Mega Change #28

logannc · 2021-03-27T03:58:45Z

fixes #24
fixes #22
fixes #20
fixes #7 (mostly - once you have extractWithoutOrder, the rest are basically just 'get top N' which can be done by callers)

#6 might or might not make it depending on the wratio cleanups.

logannc · 2021-03-27T04:16:39Z

Okay, there is a lot here. Basically, I moved a lot into fuzzywuzzy_compatible implemented on top of various other new root crate level primitives (which, for the most part, have gracefully handled everything fuzzywuzzy wants to do). A lot got moved into fuzzywuzzy_compatible and re-exported into fuzz for now. If we improve the impls with non-compatible versions, we just stop exporting them. The apis should be the same.
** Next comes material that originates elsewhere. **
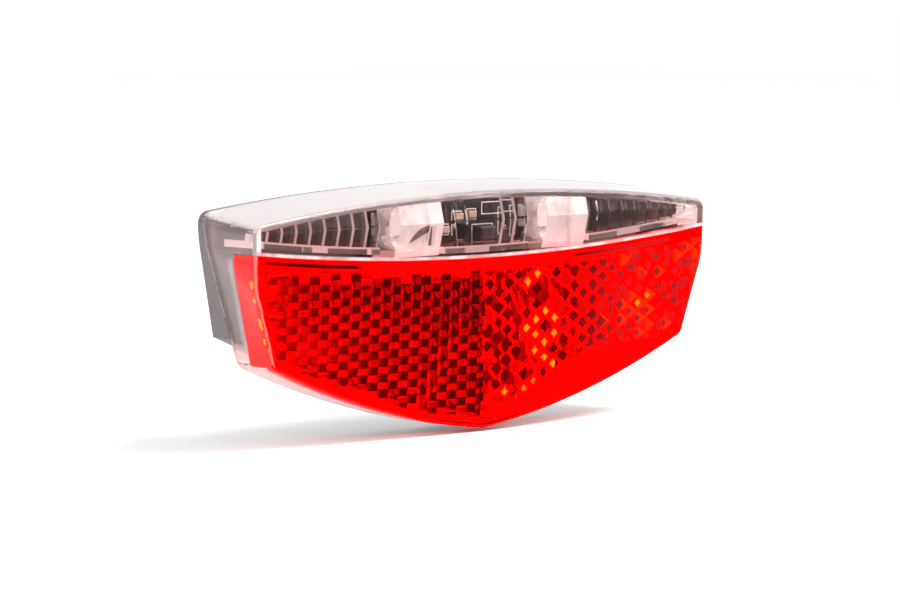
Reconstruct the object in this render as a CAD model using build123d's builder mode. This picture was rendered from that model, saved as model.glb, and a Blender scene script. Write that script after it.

I'll probably come back and edit this comment tomorrow with a more coherent/comprehensive summary.

Still stuff left to do:

wratio and the token_set methods need a little love. they don't fit with normalizers/segmenters so might just do minimal cleanup
documentation missing
primitives module probably needs splitting because there is a bunch of unrelated junk littered there
fuzzywuzzy_compatible should probably be python_compatible because we're also named fuzzywuzzy?
need to figure out how to replace intersperse
performance benchmarks/regression tests?

logannc · 2021-03-27T04:17:05Z

tests are passing locally on nightly, its just intersperse giving us grief.

logannc · 2021-03-27T05:15:38Z

Let's see, what else...

Processor trait vs normalizers?
Scorer vs calcs?
Redefine misc utils in terms of primitives (i.e., full_process)
Better defaults and docs on normalizes

A couple good normalizers plus grapheme segmentation is probably the best default, w/ codepoints segmentation an occasional perf boost.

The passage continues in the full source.